Having a shared Objective goes some way into restricting the room for the blame game to ensue. But let’s say a particular Key Result is specific enough to suggest that its performance is tied to the actions of particular team member. If the shadow of retaliation for a low KR score looms over that team member, it won’t take long for them to start playing safe (for themselves). They might begin to set Key Result target scores they’re sure to achieve (sandbagging), or Results based on output (which are more easily gameable).
In an early stage startup it’s even more important to:
- on the one hand, push the boundaries of what seems possible; and
- on the other hand, not be dogmatic about the path it’ll take to get where we set out to, and take some risks.
The team must be able to trust each other to do their best, to be able to sometimes fail, and to know that when it happens everyone will be candid about what happened in order to improve and succeed — not to assign blame and get some heads rolling. This stresses how decisive first hires are for the odds to make it or break it.

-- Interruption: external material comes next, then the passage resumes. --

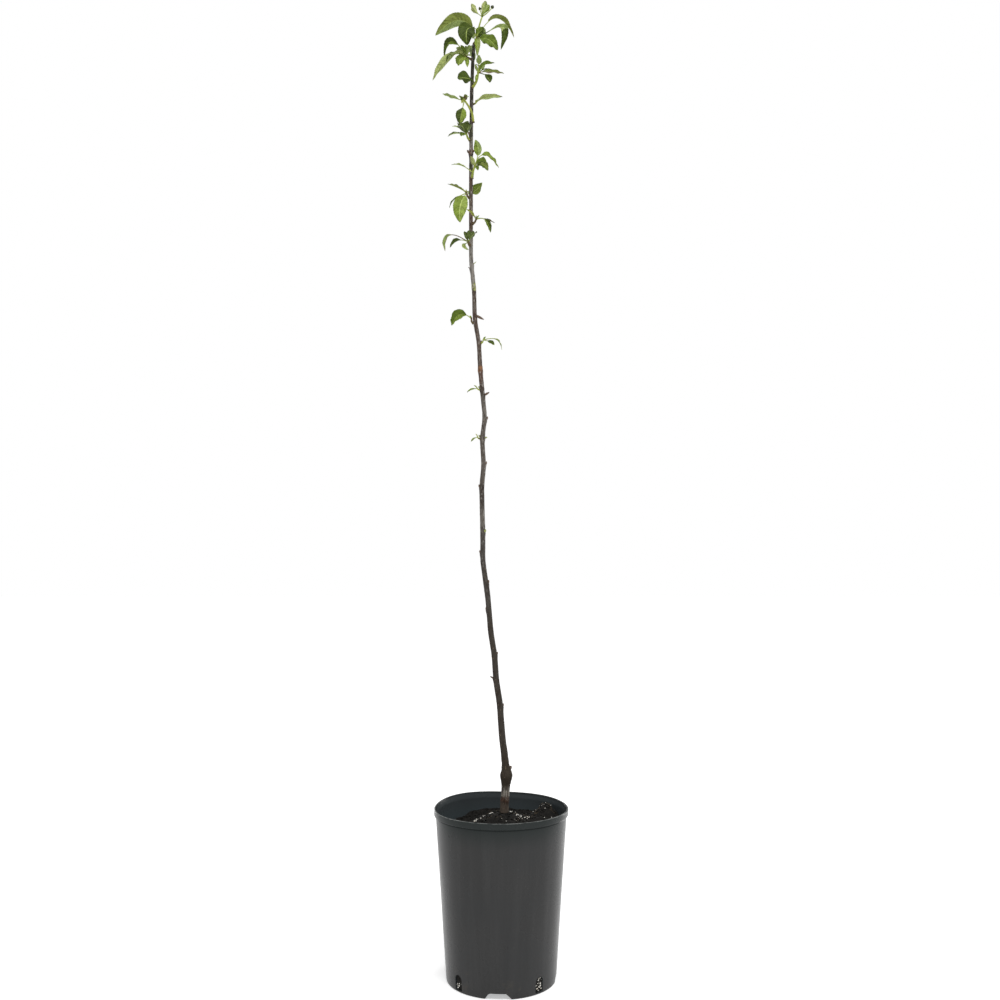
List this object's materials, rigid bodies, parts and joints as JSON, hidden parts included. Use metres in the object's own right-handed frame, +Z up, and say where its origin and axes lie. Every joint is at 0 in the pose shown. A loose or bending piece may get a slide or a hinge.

This my attempt to make amends with the fact that most literature on OKRs leans heavily towards post-Product-Market Fit companies. I hope these make sense as an argument in favour of early stage startups adopting OKRs to help them succeed through the challenges specific to that stage. In a “meta” way, this is an early stage idea I’ve developed over a few hours after commenting Andrew’s LinkedIn post; I trust you’ll forgive me if I’m not getting everything right.
This post represents my individual professional opinion on this subject, not that of any company I work (or have worked) at/for on this subject area.